Colic refers to acute pain in the belly due to spasms in the muscles around the affected organ. Not every case has to do with the viscera of the digestive system (see renal colic, for example). However, when we refer to colic in horses, it usually has to do with the digestive system, be it the stomach or the intestine.
People who know about horses know perfectly well how serious these illnesses can be. It may be because they had to treat a horse for colic, or because their horse died from colic without them knowing.
Is there a predisposition in this species when it comes to colic?
Yes. There are various reasons why this tendency exists, including the following:
- Their anatomy: Horses have a relatively small stomach, meaning their gastric transit is very fast. Therefore, throughout the day, they send food to the intestine with insufficient digestion levels.
- Feeding errors: This has to do fundamentally with the quality and quantity of their food. What’s more, horses are very sensitive to abrupt changes in their diet.
- Poor handling: Excessive exercise or drinking very cold water, among other things.
- The presence of other ailments or illnesses, especially stomach or intestinal disorders.
- Chewing defects: Ideally, horses should chew slowly and carefully. What’s more, their mouths should be healthy and their teeth in perfect shape.
And most importantly: Horses can’t vomit because their digestive tract won’t allow it. So, they can’t relieve discomfort by emptying their stomach context. To compensate, their stomach begins to dilate and can even come to burst, causing peritonitis.
First of all, it’s important to observe animals for a few minutes to see if you notice anything strange. Pay attention to their overall condition, behavior, and attitude. During spasms, horses may seem restless, moving constantly, and tend to scratch the ground.
In general, they shift their position constantly and look anxiously at their sides. They may also lie down carefully–or even abruptly–and roll around.

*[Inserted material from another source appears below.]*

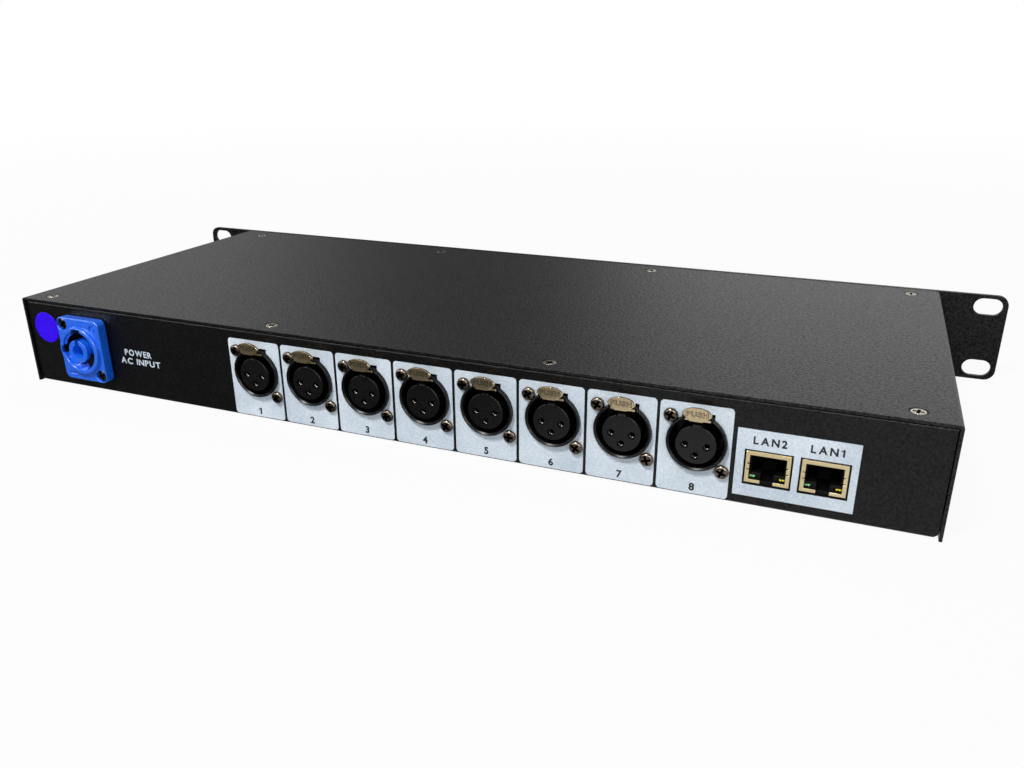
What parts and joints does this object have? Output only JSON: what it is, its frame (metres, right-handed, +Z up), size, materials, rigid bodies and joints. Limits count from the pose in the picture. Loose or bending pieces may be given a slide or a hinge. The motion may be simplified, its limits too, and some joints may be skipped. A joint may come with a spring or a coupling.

Other perhaps more evident signs include:
- An increase in the volume of the abdomen
- The presence of uneaten food in the trough
- Chances in the consistency of bowel movement, or even the total absence of defecation and urination
- Sweating for no apparent reason
If the early detection of colic in horses doesn’t take place and the condition isn’t treated quickly, it can produce a serious electrolyte imbalance. This, in turn, can lead to shock and the horse’s death.
What should you do if you suspect a horse has colic?
This is a serious illness and it’s likely to produce an emergency situation for the animal. Therefore, the early detection of colic in horses, as well as early intervention, are both essential in preventing possible complications.
A veterinarian will determine the right course of treatment–medication of surgery–by means of a clinical exam. Early diagnosis is a fundamental key element in preventing the deal of the animal.
As with any illness, the key is to prevent the causes that can lead to symptoms.
As we mentioned already, there are many possible causes that vary greatly from each other. For example, you may need to fix the horse’s teeth and treat the animal periodically for gastrointestinal parasites. You should also carefully control your horse’s diet, keeping in mind their sensitivity to abrupt changes.
The prognosis will depend on a variety of factors, including the following:
- The cause. Do you know the cause? Is it serious? Have you been able to resolve it?
- How soon you detect the first symptoms.
- The early treatment of colic by means of a veterinarian prescribed treatment.
- How well the animal responds to treatment (unfortunately, this is beyond our control).
- The reestablishment of the animal’s gastrointestinal physiology.
- The appearance of complications: compromised blood circulation, shock, the bursting of viscera, etc…
Just the same, despite the efforts of owners and veterinarians, colic is the main cause of mortality in horses.